The process of auto-labeling typically involves the following steps:
- Collecting large amounts of data
- Dividing the dataset into training and testing subsets.
- Train a machine learning model on the training set using manual labeling.
- Use the trained model to automatically label the test set.
- Validate the accuracy of the auto-labeled data using a subset for manual verification.
- Note: In some cases, RLHF is leveraged in the evaluation pipeline. Here, the samples that are incorrect and mislabeled are corrected by a human expert, and feedback is given to the system. Simultaneously, these samples are sent back to the labeling algorithm such that it will correctly label them.
Benefits of Auto Labeling for ML
Auto labeling provides several benefits for machine learning, including:
- Faster and More Efficient Labeling: Auto labeling allows for quickly labeling large volumes of data without human intervention. This saves time and resources and allows ML projects to progress at a faster pace. In many cases, for example, in self-driving cars, the labeling process can be a part of the entire ML pipeline, where once a sufficient amount of data is labeled, it can be pushed into the data repository for training purposes.
- Increased Accuracy and Consistency: Auto labeling also provides accurate and consistent labeling results, as it eliminates the potential for human error and subjectivity. This improves the overall quality of the ML model and reduces the risk of biased results.
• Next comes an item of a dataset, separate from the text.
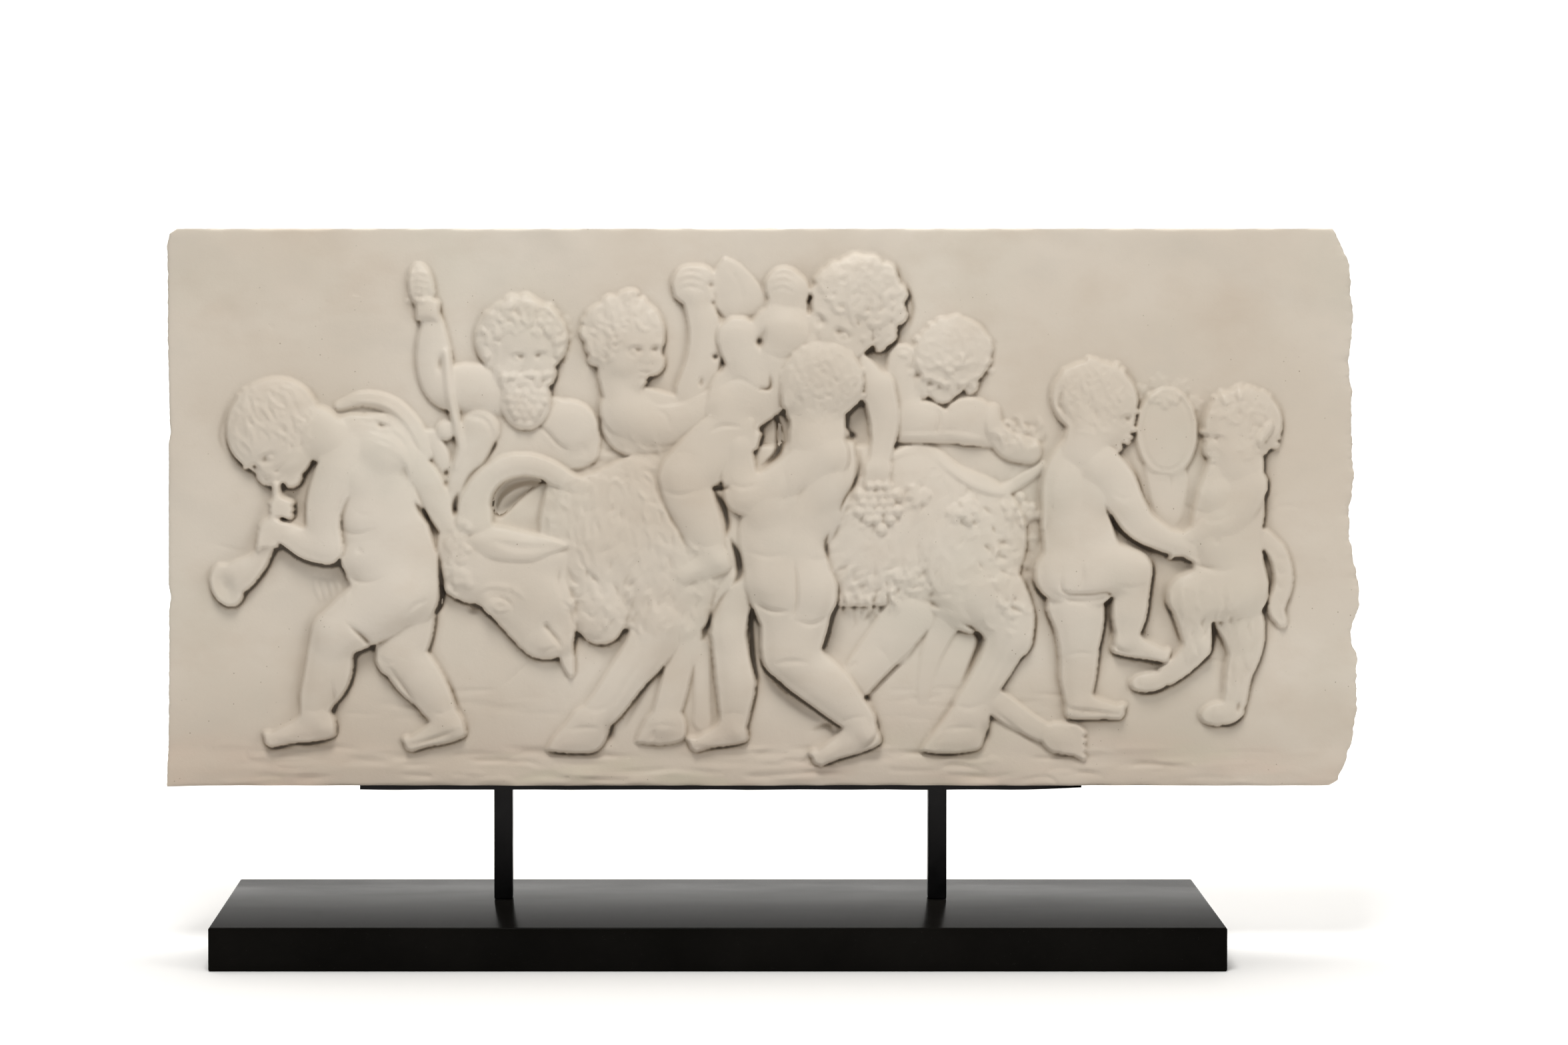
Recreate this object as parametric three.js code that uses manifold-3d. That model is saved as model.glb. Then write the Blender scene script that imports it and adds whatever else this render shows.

But it is worth noting that the accuracy depends on the data the model was trained on. If the data isn’t well-curated, it can produce false positives, raising problems in the downstream tasks.
- Cost-Effective Labeling: Manual labeling can be time-consuming, leading to increased cost. When humans are involved, various tools are also involved. Auto labeling significantly reduces the cost of data labeling, as it eliminates the need for human labelers. This makes ML projects more cost-effective and accessible to organizations with limited budgets.
- Ability to Handle Large Datasets: Auto labeling is able to handle large and complex datasets that would be difficult and time-consuming to label manually. This allows ML models to be trained on more data, which can improve their accuracy and performance.
Most manual systems are fixed or only support a small variety of label sizes. But a variety of label sizes can be accommodated by automatic systems. This allows you to effortlessly feed the data of any sample size into the system and stay assured that it won’t get tired or fatigued.
- Reduced Human Error: Automated data labeling eliminates the potential for human error in the labeling process, which can occur due to fatigue, inconsistency, or bias. This improves the accuracy and reliability of the ML model.
- Improved Productivity and Workflow: Auto labeling improves the productivity and workflow of ML projects, as it allows data scientists to focus on more complex tasks, such as model selection and optimization, rather than spending time on manual labeling.
Challenges with Auto Labeling
However, there are several challenges and considerations that must be taken into account. In this response, we will discuss four key challenges with auto labeling: limitations and constraints, ethical considerations, quality control and validation, and transparency and accountability.
- The algorithms trained to label the data are only good as the data fed into it. This is the main concern because the accuracy and performance of these labeling algorithms largely depend on the trained data. If the data is not curated properly, the algorithm may result in inaccurate labeling, false positives, and sometimes incomplete labeling. This, in turn, will affect the downstream tasks.
- Ensuring the accuracy and quality of auto-labeled data is essential to prevent negative impacts and maintain credibility. However, quality control and validation can be challenging with auto-labeling, particularly if the labeling task is complex or the algorithm is not interpretable. It may be necessary to employ human experts to manually review and verify the accuracy of auto-labeled data, which can be time-consuming and costly.
- These algorithms can generate false positives, as mentioned before. To tackle this, humans are generally assigned in the loop. When humans are involved, it makes the process much slower than it needs to be.
- Another challenge is interpretability and transparency. Since these algorithms are complex, it is hard to understand why they made such a decision. This can essentially raise concerns about bias and discrimination. For instance, in the case of radiology, the algorithm can classify an unknown structure in the CT scan as a malign cell, but the same structure may or may not be a malign cell. Now the question remains how did the algorithm make such a decision?
We are witnessing how rapidly the AI industry is evolving. With each new day, new and state-of-the-art algorithms are being developed and released. All these algorithms need well-curated and well-labeled datasets. Automated data labeling comes into the picture to aid developers and researchers with well-curated and well-labeled datasets.
Auto-labeling is pushing the boundaries of AI systems as it delivers labeled data quickly, offers consistency, saves money and time, and reduces error significantly compared to human or manual labeling. But like any other AI system, it still lacks accuracy and reliability; this is where a human expert plays a vital role.
In any case, we are moving into a world of automation where these systems will continuously improve and offer accurate and reliable datasets.